Repeat exactly what appears from the opening line of the listing to the line with "FOLD_Y = -98.0", inclusive.

+++++

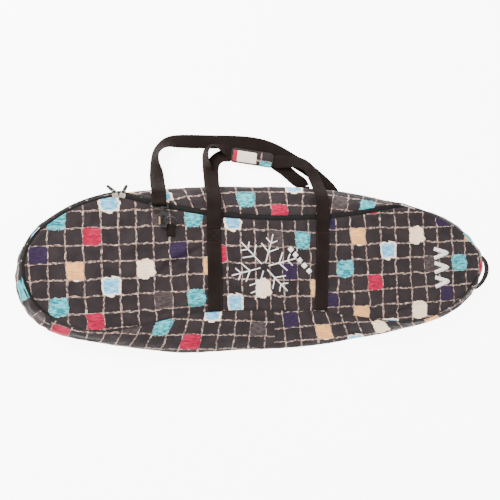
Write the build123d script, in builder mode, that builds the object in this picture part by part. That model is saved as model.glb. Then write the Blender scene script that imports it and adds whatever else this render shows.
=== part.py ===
"""Snowboard bag, lying on its back panel with the front panel up.

Frame: X along the bag (+X towards the narrow end with the haul loop), Y across it
(+Y towards the zipped side and the handles), Z up.  The origin is the middle of the
face that the bag rests on.  All values are millimetres.
"""
import os
from math import asin, atan2, cos, degrees, radians, sin, sqrt

from build123d import *

# ---------------------------------------------------------------- driving dimensions
WEB = 38.0              # width of the carrying webbing
WEB_T = 2.0             # its thickness
LOOP_W = 24.0           # width that a turned webbing loop takes in plan
FOLD_Y = -98.0          # fold line that the front panel opens about

# heights of the layers
BACK_T = 2.5            # outer back fabric with its stiffener
FOAM_T = 6.0
LINING_T = 1.0
BULGE_Z = 34.0          # the gusset stands out furthest here
TAPE_Z = 67.2           # underside of the zipper tape
TAPE_T = 0.8
COIL_T = 2.0
PANEL_Z = TAPE_Z + TAPE_T
PANEL_T = 2.5
PANEL_TOP = PANEL_Z + PANEL_T

# distances from the zipper's centre line (plus is outwards)
WALL = (9.0, 12.0)
TAPE = (2.6, 16.0)
COIL = (1.6, 4.2)
HEM_GAP = 8.5           # fabric edge of the front panel
FOAM_INSET = 20.0
BACK_INSET = 14.0       # back seam, inside the bulge

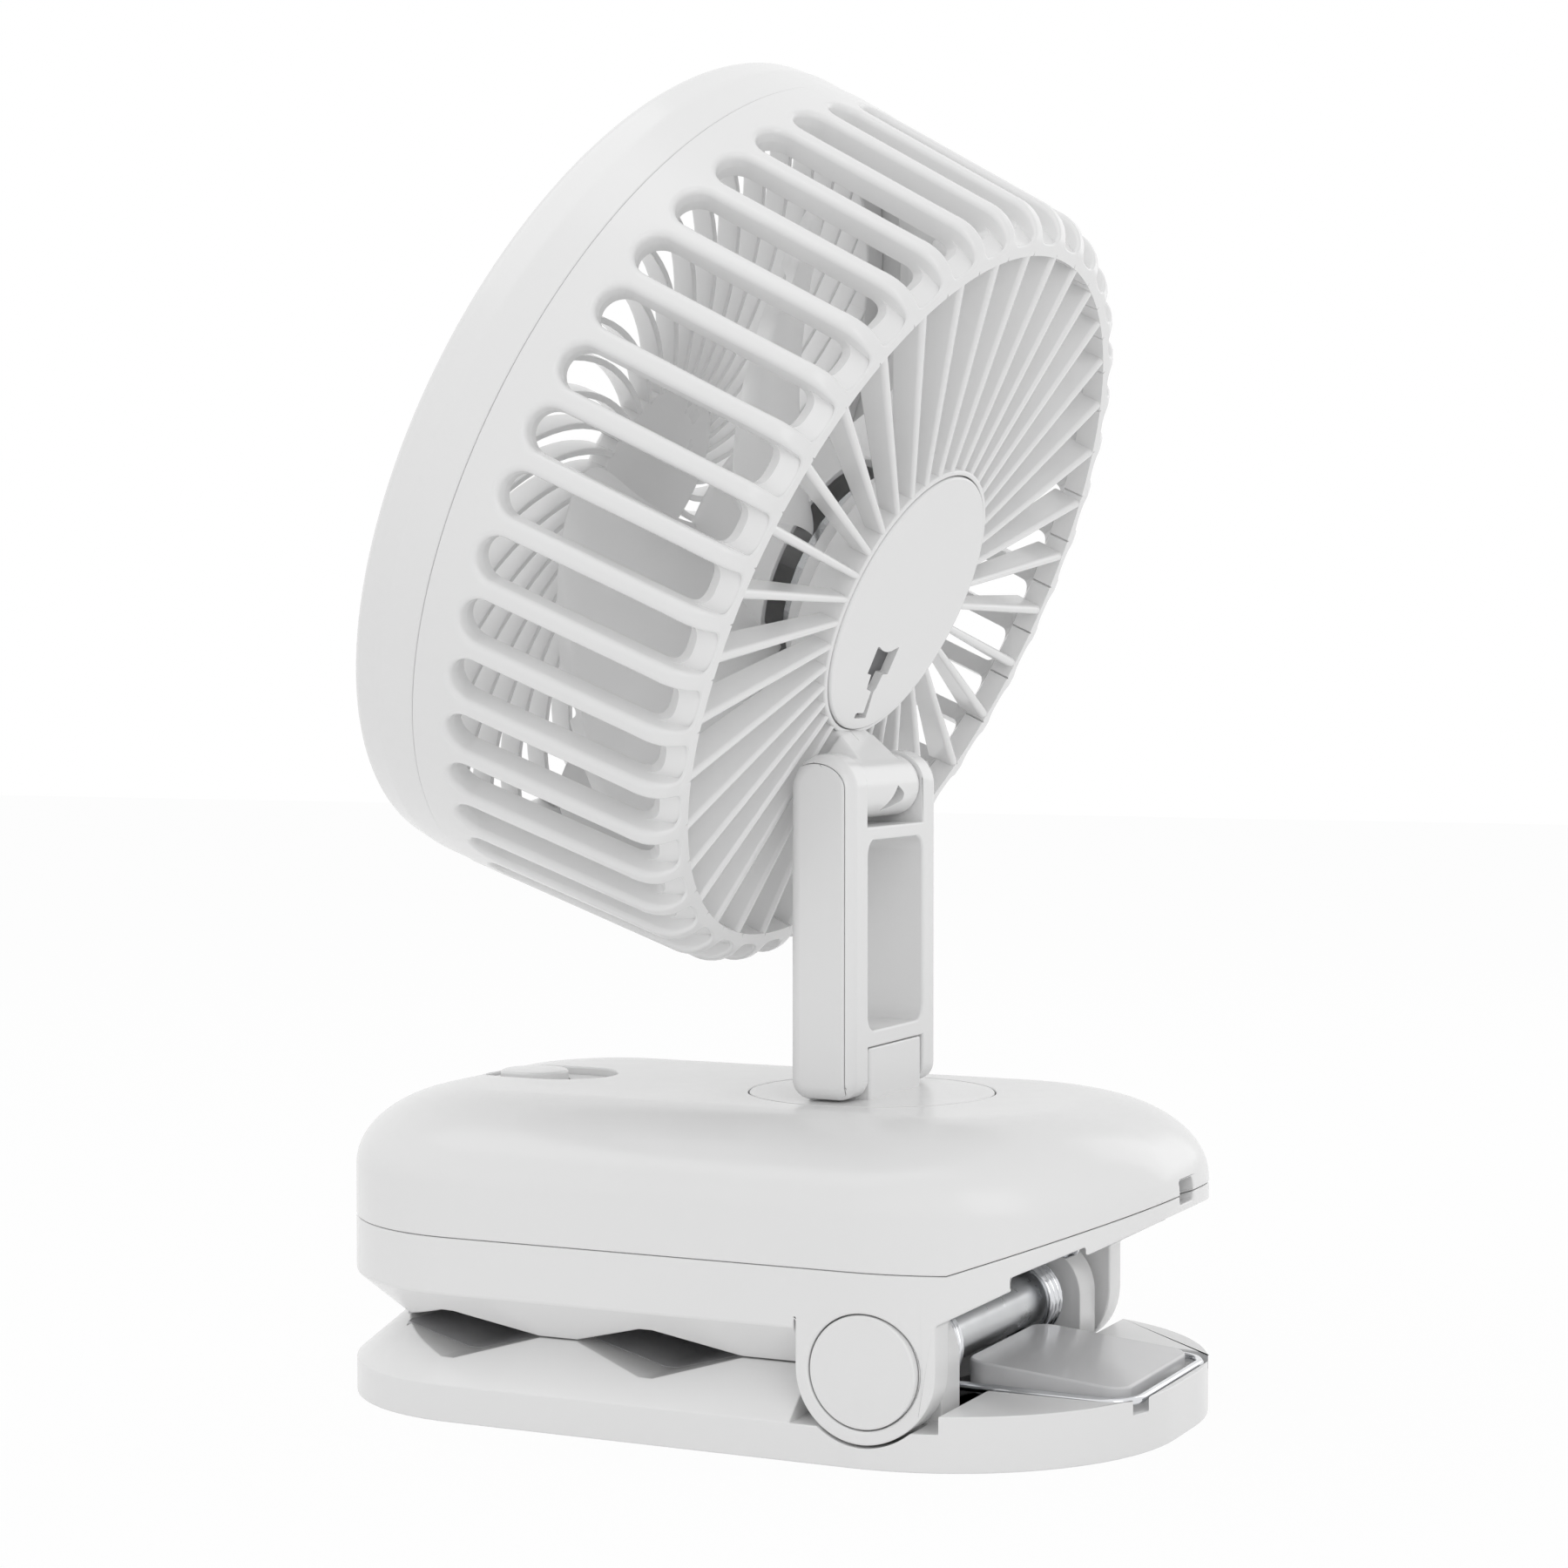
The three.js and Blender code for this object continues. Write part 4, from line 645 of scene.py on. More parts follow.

+++++

Output for this exercise:
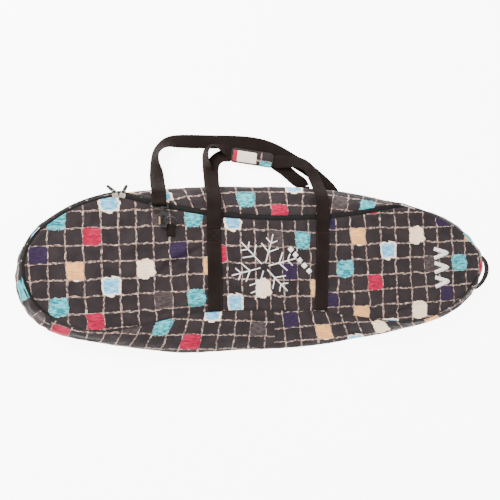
Write the build123d script, in builder mode, that builds the object in this picture part by part. That model is saved as model.glb. Then write the Blender scene script that imports it and adds whatever else this render shows.
=== part.py ===
"""Snowboard bag, lying on its back panel with the front panel up.

Frame: X along the bag (+X towards the narrow end with the haul loop), Y across it
(+Y towards the zipped side and the handles), Z up.  The origin is the middle of the
face that the bag rests on.  All values are millimetres.
"""
import os
from math import asin, atan2, cos, degrees, radians, sin, sqrt

from build123d import *

# ---------------------------------------------------------------- driving dimensions
WEB = 38.0              # width of the carrying webbing
WEB_T = 2.0             # its thickness
LOOP_W = 24.0           # width that a turned webbing loop takes in plan
FOLD_Y = -98.0          # fold line that the front panel opens about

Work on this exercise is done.